### Goal
What lines of the data hold the string "that"? Pull each one out.

### Supplied information
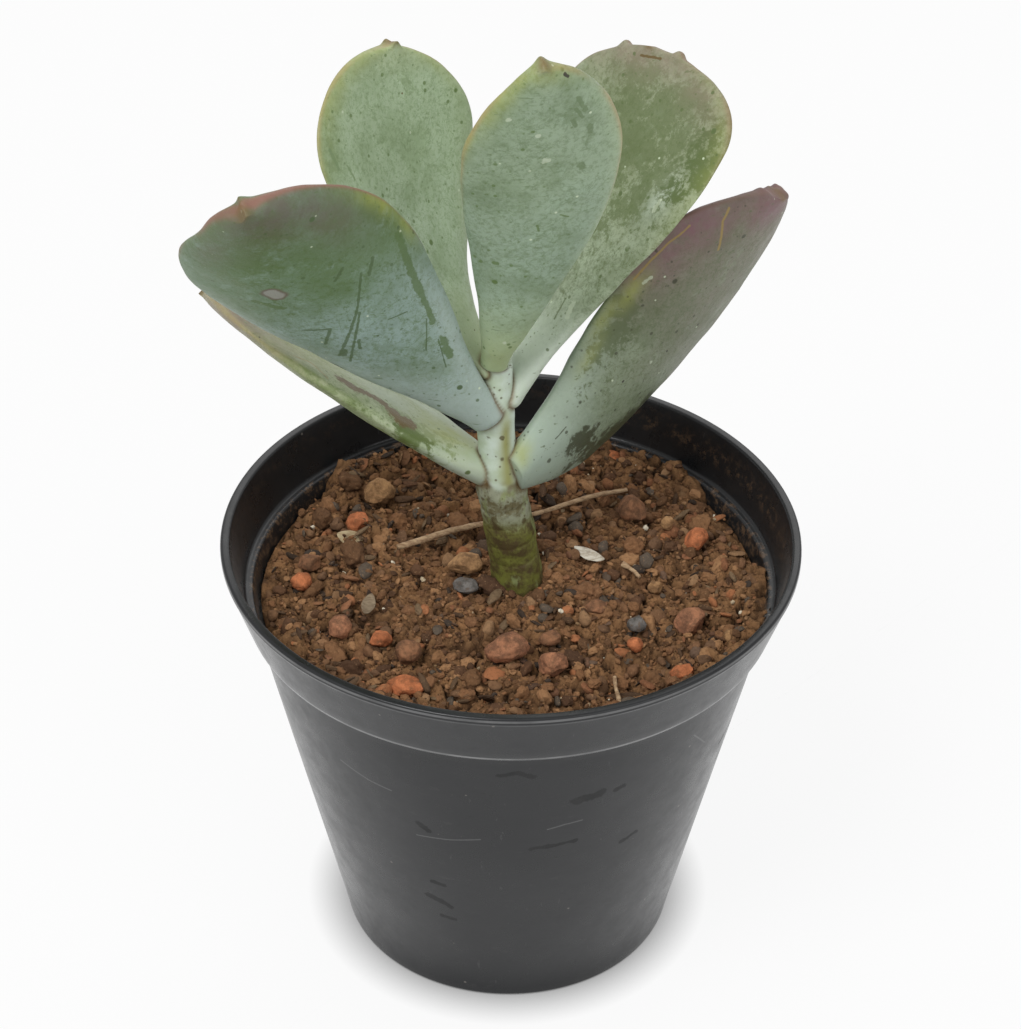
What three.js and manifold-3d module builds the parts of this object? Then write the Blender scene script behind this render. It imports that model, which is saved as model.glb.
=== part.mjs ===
// A succulent (cotyledon) rooted in soil in a 100 mm plastic nursery pot.
// Millimetres, +Z up. The origin is the middle of the pot's flat base, on the pot's axis.

import * as THREE from 'three';
import { mergeVertices } from 'three/addons/utils/BufferGeometryUtils.js';
import Module from 'manifold-3d';

const wasm = await Module();
wasm.setup();

// ---- driving dimensions -------------------------------------------------------------

const GAP = 0.3;              // left between pieces that touch

const POT_HEIGHT = 81.7;
const RIM_RADIUS = 50;        // outer edge of the rim
const RIM_WIDTH = 1.6;        // flat top of the rim
const COLLAR_DEPTH = 12;      // the collar is the wider band under the rim
const COLLAR_FOOT_RADIUS = 46.3;
const LEDGE_DEPTH = 9.4;      // inside step where the collar meets the body
const LEDGE_OUTER = 46.2;
const LEDGE_INNER = 44.7;
const BODY_TOP_RADIUS = 45;
const BODY_FOOT_RADIUS = 31;
const FOOT_HEIGHT = 6;
const BASE_RADIUS = 29.85;
const WALL = 1.1;
const FLOOR = 1.4;
const EDGE = 0.4;             // small roundings of the rim and the base
const POT_SIDES = 60;

const DRAIN_COUNT = 6;
const DRAIN_RADIUS = 4;
const DRAIN_CIRCLE = 20;

const SOIL_TOP = 72.6;        // height of the soil at the stem
const SOIL_FALL = 2.8;        // how much lower it is at the pot wall
const SOIL_RADIUS = 43.4;
const SOIL_RINGS = 12;
const SOIL_SIDES = 40;

const STEM_BURIED_Z = 58;     // the stem's lower end, in the soil
const STEM_SIDES = 16;
const STEM_STEPS = 20;

const LEAF_STATIONS = 15;
const LEAF_SIDES = 16;
const ROOT_SIDES = 6;

const COLLAR_FOOT_Z = POT_HEIGHT - COLLAR_DEPTH;
const LEDGE_Z = POT_HEIGHT - LEDGE_DEPTH;
const COLLAR_BODY_INNER = BODY_TOP_RADIUS - WALL;

// ---- materials ----------------------------------------------------------------------

const material = (color, roughness) => new THREE.MeshStandardMaterial({ color, roughness, metalness: 0 });

const PLASTIC = material(0x2e2f31, 0.5);
const SOIL = material(0x5e4634, 0.95);
const STEM = material(0x73724e, 0.7);
const ROOT = material(0x9a8463, 0.8);
const LEAF = material(0x86957c, 0.6);
const STONE_COLORS = {
  brown: material(0x6f5138, 0.9),
  orange: material(0xa9623a, 0.85),
  red: material(0x7d4a33, 0.85),
  tan: material(0x9b7a55, 0.9),
  grey: material(0x5a5855, 0.85),
};
const STRAW = material(0xa08a6c, 0.8);

// ---- solids -------------------------------------------------------------------------

function toSolid(geometry) {
  const bare = geometry.clone();
  bare.deleteAttribute('normal');
  bare.deleteAttribute('uv');
  const merged = mergeVertices(bare, 1e-4);
  return new wasm.Manifold(new wasm.Mesh({
    numProp: 3,
    vertProperties: new Float32Array(merged.attributes.position.array),
    triVerts: new Uint32Array(merged.index.array),
  }));
}

function toGeometry(solid) {
  const { vertProperties, triVerts } = solid.getMesh();
  const geometry = new THREE.BufferGeometry();
  geometry.setAttribute('position', new THREE.BufferAttribute(Float32Array.from(vertProperties), 3));
  geometry.setIndex(new THREE.BufferAttribute(Uint32Array.from(triVerts), 1));
  geometry.computeVertexNormals();
  return geometry;
}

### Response
What three.js and manifold-3d module builds the parts of this object? Then write the Blender scene script behind this render. It imports that model, which is saved as model.glb.
const GAP = 0.3;              // left between pieces that touch